The good news is that Jesus remembered who he is and was able to rise above the temptations and live in the ways of God’s righteousness.

And while we might think that the point of these stories is to give us an example to follow, especially throughout this season of Lent, I actually think it’s something else.  I think the point of these stories isn’t to teach us how to resist temptation, how to quote scripture at the appropriate times, or even how to recognise temptation in our lives.  Rather, I think the point is to remind us that being a child of God doesn’t protect us from the world.  It isn’t some magical force field that blocks all harm from us.  It isn’t some kind of pass that allows us to walk through the world unscathed.

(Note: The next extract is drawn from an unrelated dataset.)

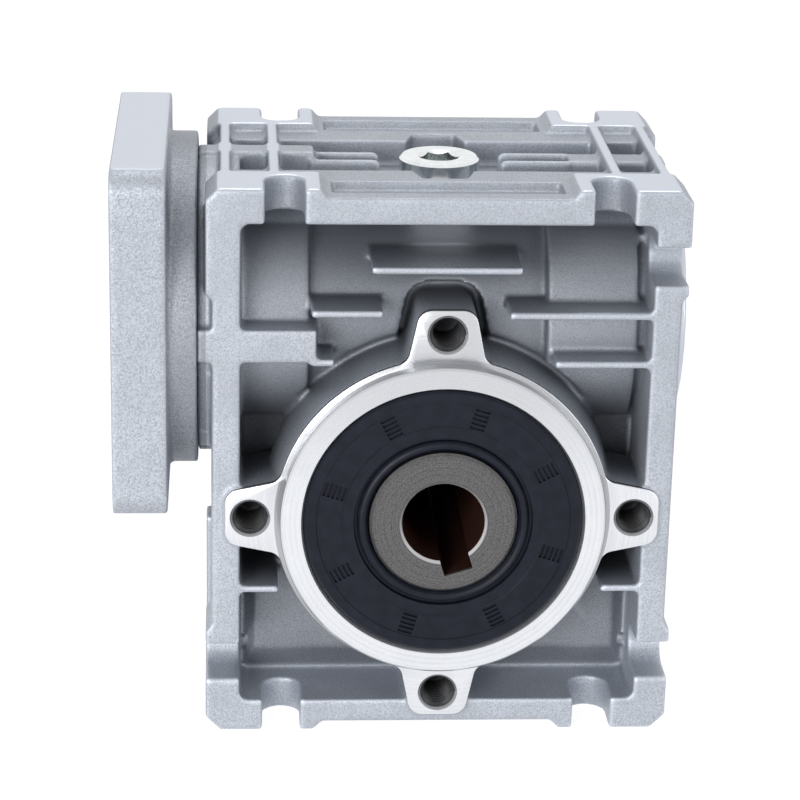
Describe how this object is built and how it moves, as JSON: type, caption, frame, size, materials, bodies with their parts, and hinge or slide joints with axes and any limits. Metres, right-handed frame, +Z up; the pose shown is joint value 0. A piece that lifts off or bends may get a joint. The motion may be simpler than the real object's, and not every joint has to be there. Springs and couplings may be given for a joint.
{
  "type": "worm gear reducer",
  "caption": "Right-angle worm gear reducer with a die-cast box, a hollow keyed output shaft and a square motor flange over a hollow worm shaft.",
  "frame": {"origin": "centre of the output bore", "axes": "+X along the worm axis, away from the motor flange; +Y along the output bore, away from the pictured face; +Z up, from the output bore to the worm"},
  "size_m": [0.0965, 0.063, 0.1],
  "materials": {
    "housing": "shot-blasted die casting, with machined pads and ring",
    "cover": "shot-blasted die casting, with a machined ring",
    "flange": "shot-blasted die casting, with machined faces",
    "hub": "turned steel",
    "worm": "case-hardened and ground steel",
    "wheel": "cast bronze with cut teeth",
    "seal": "moulded nitrile rubber",
    "spring": "bright spring wire",
    "o_ring": "moulded nitrile rubber",
    "plug": "zinc plated",
    "washer": "soft aluminium",
    "cap": "rubber over a steel shell",
    "clip": "phosphated spring steel",
    "screw": "black oxide",
    "bearing": "ground bearing steel",
    "ball": "polished bearing steel",
    "cage": "pressed steel"
  },
  "bodies": {
    "gearbox": {"housing": "housing", "output_cover": "cover", "cover_o_ring": "o_ring", "cover_screws": "screw", "input_flange": "flange", "flange_screws": "screw", "oil_plug": "plug", "plug_washer": "washer", "front_output_seal": "seal", "rear_output_seal": "seal", "front_seal_spring": "spring", "rear_seal_spring": "spring", "input_seal": "seal", "input_seal_spring": "spring", "worm_end_cap": "cap", "input_circlip": "clip", "end_circlip": "clip", "front_bearing_outer": "bearing", "rear_bearing_outer": "bearing", "input_bearing_outer": "bearing", "end_bearing_outer": "bearing"},
    "worm": {"worm_shaft": "worm", "input_bearing_inner": "bearing", "end_bearing_inner": "bearing"},
    "output": {"output_hub": "hub", "worm_wheel": "wheel", "front_bearing_inner": "bearing", "rear_bearing_inner": "bearing"},
    "input_rolling": {"input_bearing_balls": "ball", "input_bearing_cage": "cage"},
    "end_rolling": {"end_bearing_balls": "ball", "end_bearing_cage": "cage"},
    "front_rolling": {"front_bearing_balls": "ball", "front_bearing_cage": "cage"},
    "rear_rolling": {"rear_bearing_balls": "ball", "rear_bearing_cage": "cage"}
  },
  "joints": [
    {"name": "worm_spin", "type": "hinge", "parent": "gearbox", "child": "worm", "pos_m": [0, 0, 0.03], "axis": [1, 0, 0], "continuous": true},
    {"name": "output_spin", "type": "hinge", "parent": "gearbox", "child": "output", "pos_m": [0, 0, 0], "axis": [0, 1, 0], "continuous": true},
    {"name": "input_cage_spin", "type": "hinge", "parent": "gearbox", "child": "input_rolling", "pos_m": [0, 0, 0.03], "axis": [1, 0, 0], "continuous": true},
    {"name": "end_cage_spin", "type": "hinge", "parent": "gearbox", "child": "end_rolling", "pos_m": [0, 0, 0.03], "axis": [1, 0, 0], "continuous": true},
    {"name": "front_cage_spin", "type": "hinge", "parent": "gearbox", "child": "front_rolling", "pos_m": [0, 0, 0], "axis": [0, 1, 0], "continuous": true},
    {"name": "rear_cage_spin", "type": "hinge", "parent": "gearbox", "child": "rear_rolling", "pos_m": [0, 0, 0], "axis": [0, 1, 0], "continuous": true}
  ],
  "couplings": [
    {"joint": "output_spin", "follows": "worm_spin", "ratio": -0.033333},
    {"joint": "input_cage_spin", "follows": "worm_spin", "ratio": 0.41667},
    {"joint": "end_cage_spin", "follows": "worm_spin", "ratio": 0.39894},
    {"joint": "front_cage_spin", "follows": "worm_spin", "ratio": -0.013727},
    {"joint": "rear_cage_spin", "follows": "worm_spin", "ratio": -0.013727}
  ]
}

Instead, it is to tell us that we are, as Jesus is, identified as a child of God.  That doesn’t mean that we are perfect and fit into a box of telling us what a “good Christian” should look like, or that we must follow a set of rules in order to keep our “Jesus cards”, or that we need to maintain some good order and status quo.  Rather, being a beloved child of God mean that we are imperfect but redeemed, we are sinners but determined to be saints, we are who we are and God loves us for it anyway.  The identity isn’t something we aspire to or try earn, but it was is graciously given to us through the mercy of cross, unable to be changed or redefined by anything the world might throw at it.

See, Jesus was declared God’s Son with whom God is well pleased, and he faced these temptations.  We too, are declared as beloved children of God, and we will face these temptations.  But facing them doesn’t change who we are.  Falling for them doesn’t change whose we are.  Not even our failure to recognise these temptations in our lives doesn’t change our identity as God’s people in this world.

So in this season of Lent and beyond, may we be constantly reminded of our unchanging identity in God’s love, that our temptations to believe that we can be redefined by the world are replaced with confident righteousness and service to God and all those around us, by the power of the life and teaching of Jesus our Lord.  Thanks be to God.  Amen.